Maybe that’s why when I say, “There is hope in heartbreak” you have a hard time believing it.
I understand because I used to be in the exact same situation as you. I felt trapped in the hurt and pain. I did not believe I would ever escape it. I had a hard time believing in hope. But today, I can say I have found HOPE in the Heartbreak.
Maybe you’re asking, “how can you find hope in the heartbreak?”
Here’s How: There is hope in the heartbreak when you choose to not stay stuck in the hurt.
You stay stuck in the hurt when you choose to ignore the hurt that heartbreak has caused.
You stay stuck in the hurt when you decide to push it away and keep moving forward.
You stay stuck in the hurt when you believe that time will heal all.
You stay stuck living in the hurt and pain that heartbreak has caused your entire life when you choose not to address it.

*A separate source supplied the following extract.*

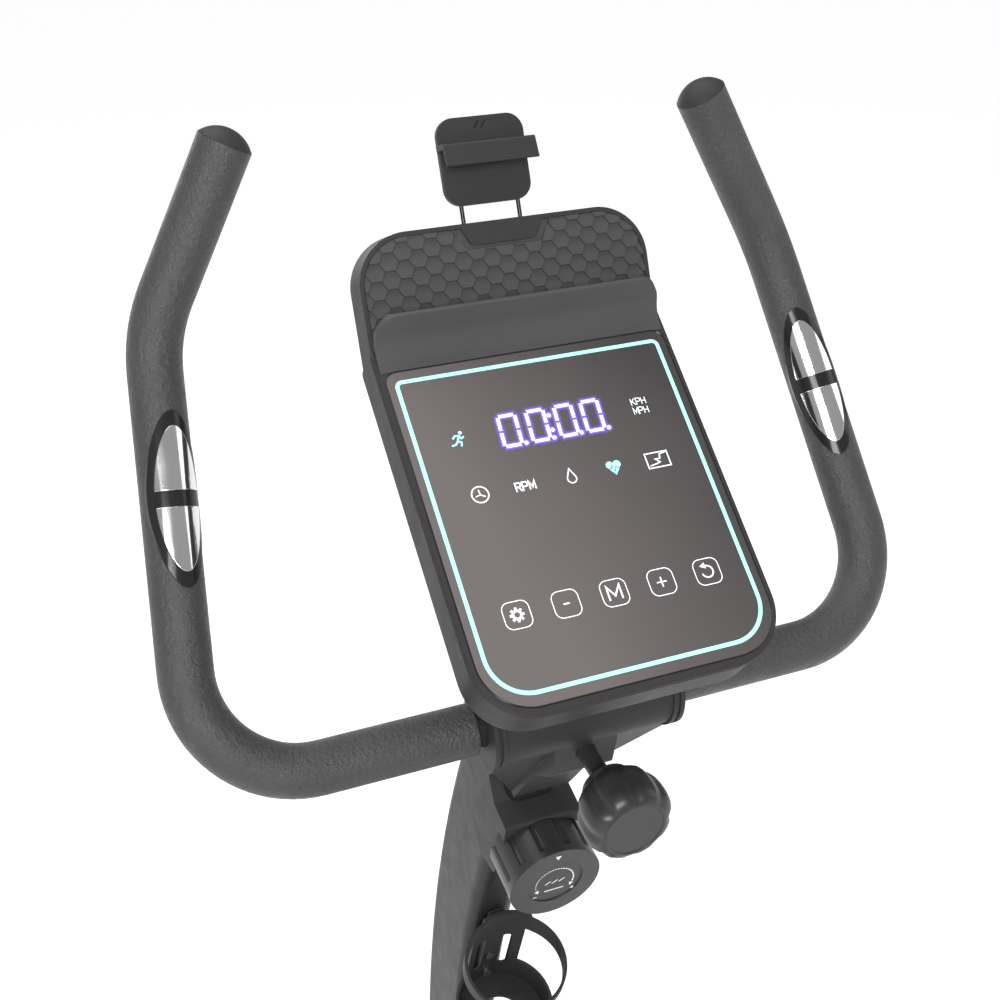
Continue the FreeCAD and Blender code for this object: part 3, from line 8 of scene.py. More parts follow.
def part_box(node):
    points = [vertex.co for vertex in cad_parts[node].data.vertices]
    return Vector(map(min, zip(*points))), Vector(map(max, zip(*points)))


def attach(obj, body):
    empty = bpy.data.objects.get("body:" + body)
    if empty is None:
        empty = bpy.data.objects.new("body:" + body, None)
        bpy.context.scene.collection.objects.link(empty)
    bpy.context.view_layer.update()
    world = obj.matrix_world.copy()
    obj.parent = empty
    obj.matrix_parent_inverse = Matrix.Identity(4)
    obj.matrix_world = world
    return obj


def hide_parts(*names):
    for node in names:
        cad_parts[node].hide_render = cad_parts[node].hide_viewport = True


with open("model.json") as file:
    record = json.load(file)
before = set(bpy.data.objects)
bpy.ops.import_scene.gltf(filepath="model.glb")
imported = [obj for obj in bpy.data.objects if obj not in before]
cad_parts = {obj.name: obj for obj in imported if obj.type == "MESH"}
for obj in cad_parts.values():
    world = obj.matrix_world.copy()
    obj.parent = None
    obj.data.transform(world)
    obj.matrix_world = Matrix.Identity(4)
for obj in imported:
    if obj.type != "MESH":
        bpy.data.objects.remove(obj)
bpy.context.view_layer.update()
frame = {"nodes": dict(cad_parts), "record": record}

# Upright exercise bike.  Sizes below are millimetres; MM turns them into metres.
MM = 0.001
NODES = frame["nodes"]
TILT = math.radians(36.0)
RACK_TILT = math.radians(30.0)
RACK_KINK = 230.0
GLASS_BOTTOM = -8.0
GLASS_TOP = 212.0
CASE_HALF = 96.6
CASE_BOTTOM = -13.0
CASE_TOP = 229.0


# ---------------------------------------------------------------- frames

class Plane:
    """A flat working frame: x to the right, u up the face, n out of it."""

    def __init__(self, origin, right, up):
        self.origin = Vector(origin)
        self.right = Vector(right).normalized()
        self.up = Vector(up).normalized()
        self.out = self.right.cross(self.up).normalized()

    def at(self, x, u, n=0.0):
        return self.origin + (self.right * x + self.up * u + self.out * n) * MM


glass_low, glass_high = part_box("display_glass")
datum_y = glass_low.y - GLASS_BOTTOM * MM * math.cos(TILT)
datum_z = glass_high.z - GLASS_TOP * MM * math.sin(TILT)
console = Plane((0, datum_y, datum_z), (1, 0, 0), (0, math.cos(TILT), math.sin(TILT)))
lean = TILT + RACK_TILT
rack = Plane(console.at(0, RACK_KINK, -1.0), (1, 0, 0), (0, math.cos(lean), math.sin(lean)))


# ---------------------------------------------------------------- materials

def node(tree, kind, **values):
    made = tree.nodes.new(kind)
    for key, value in values.items():
        setattr(made, key, value)
    return made


def surface(name, color, rough, grain=900.0, bump=0.15, depth=0.00012, mottle=0.12, metallic=0.0,
            coat=0.0, rough_spread=0.08, stretch=(1, 1, 1), wear=0.0, specular=0.14, second=0.0, edge=0.0):
    """Procedural finish: fine grain in the relief, slow mottling in the colour, uneven gloss."""
    material = bpy.data.materials.new(name)
    material.use_nodes = True
    tree = material.node_tree
    tree.nodes.clear()
    out = node(tree, "ShaderNodeOutputMaterial")
    shader = node(tree, "ShaderNodeBsdfPrincipled")
    shader.inputs["Metallic"].default_value = metallic
    shader.inputs["Coat Weight"].default_value = coat
    shader.inputs["Coat Roughness"].default_value = 0.12
    shader.inputs["Specular IOR Level"].default_value = specular
    tree.links.new(shader.outputs[0], out.inputs[0])
    coords = node(tree, "ShaderNodeTexCoord")
    mapping = node(tree, "ShaderNodeMapping")
    mapping.inputs["Scale"].default_value = stretch
    tree.links.new(coords.outputs["Object"], mapping.inputs[0])

    def noise(scale, detail, rough_value=0.55):
        made = node(tree, "ShaderNodeTexNoise")
        made.inputs["Scale"].default_value = scale
        made.inputs["Detail"].default_value = detail
        made.inputs["Roughness"].default_value = rough_value
        tree.links.new(mapping.outputs[0], made.inputs["Vector"])
        return made

    slow = noise(18.0, 3.0)
    fine = noise(grain, 3.0)
    ramp = node(tree, "ShaderNodeValToRGB")
    dark = [c * (1 - mottle) for c in color]
    light = [min(1.0, c * (1 + mottle) + 0.02 * mottle) for c in color]
    ramp.color_ramp.elements[0].position = 0.32
    ramp.color_ramp.elements[1].position = 0.68
    ramp.color_ramp.elements[0].color = (*dark, 1)
    ramp.color_ramp.elements[1].color = (*light, 1)
    tree.links.new(slow.outputs["Fac"], ramp.inputs[0])
    color_out = ramp.outputs[0]
    if wear > 0:
        specks = noise(grain * 0.6, 2.0, 0.7)
        pick = node(tree, "ShaderNodeMapRange")
        pick.inputs["From Min"].default_value = 0.6
        pick.inputs["From Max"].default_value = 0.75
        pick.inputs["To Max"].default_value = wear
        tree.links.new(specks.outputs["Fac"], pick.inputs[0])
        blend = node(tree, "ShaderNodeMix", data_type="RGBA")
        blend.inputs["B"].default_value = (*[min(1.0, c * 2.4 + 0.02) for c in color], 1)
        tree.links.new(pick.outputs[0], blend.inputs[0])
        tree.links.new(color_out, blend.inputs["A"])
        color_out = blend.outputs["Result"]
    tree.links.new(color_out, shader.inputs["Base Color"])
    gloss = node(tree, "ShaderNodeMapRange")
    gloss.inputs["From Min"].default_value = 0.3
    gloss.inputs["From Max"].default_value = 0.7
    gloss.inputs["To Min"].default_value = max(0.02, rough - rough_spread)
    gloss.inputs["To Max"].default_value = min(1.0, rough + rough_spread)
    tree.links.new(noise(60.0, 4.0).outputs["Fac"], gloss.inputs[0])
    tree.links.new(gloss.outputs[0], shader.inputs["Roughness"])
    relief = node(tree, "ShaderNodeBump")
    relief.inputs["Strength"].default_value = bump
    relief.inputs["Distance"].default_value = depth
    tree.links.new(fine.outputs["Fac"], relief.inputs["Height"])
    if edge > 0:
        rounding = node(tree, "ShaderNodeBevel", samples=4)
        rounding.inputs["Radius"].default_value = edge
        tree.links.new(rounding.outputs[0], relief.inputs["Normal"])
    last = relief
    if second > 0:
        broad = node(tree, "ShaderNodeBump")
        broad.inputs["Strength"].default_value = second
        broad.inputs["Distance"].default_value = depth * 4
        tree.links.new(noise(grain * 0.22, 4.0, 0.65).outputs["Fac"], broad.inputs["Height"])
        tree.links.new(relief.outputs[0], broad.inputs["Normal"])
        last = broad
    tree.links.new(last.outputs[0], shader.inputs["Normal"])
    return material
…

And when you stay stuck in the hurt, you will continue to find yourself stuck in the cycle of heartbreak. Because everything you do flows from the heart. (Proverbs 4:23).
That’s why hurt people hurt people. When your heart isn’t healed and whole, you continue to live from a place of hurt and pain.
Hope is only found in the heartbreak when you choose to seek healing instead of choosing to stay stuck.
Healing from all the hurt that heartbreak has caused throughout your life takes courage, but it’s the only way to truly be set FREE. It’s the only way to live a life of FULLNESS.
When I decided years ago to seek transformational healing I found hope. I was set free from the chains and cycles that the hurt I was holding onto was keeping me bound in. In John 10:10 the Amplified Version, we see Jesus say, “The thief comes only in order to steal and kill and destroy. I came that they may have life, and have it in abundance [to the full, till it overflows].”
Walking in freedom is possible. Walking with a lightness and ease is possible. Living a life FULLY ALIVE is possible.
But, it’s only possible when you choose to acknowledge and address the hurt you’ve been holding onto and instead of hiding it, you choose to take it to the feet of Jesus, who is the ultimate healer. You don’t have to live a life being weighed down by the chains of heartbreak.
Today, I walk in wholeness, freedom, and fullness. I am no longer a captive to the hurt I experienced in my life. I live, FULLY ALIVE!
Finding Hope in the Heartbreak is possible for YOU too! But will you take the first step of courage to seek transformational healing or will you choose to stay stuck in the hurt and hopelessness? A Life of FULLNESS is waiting for you!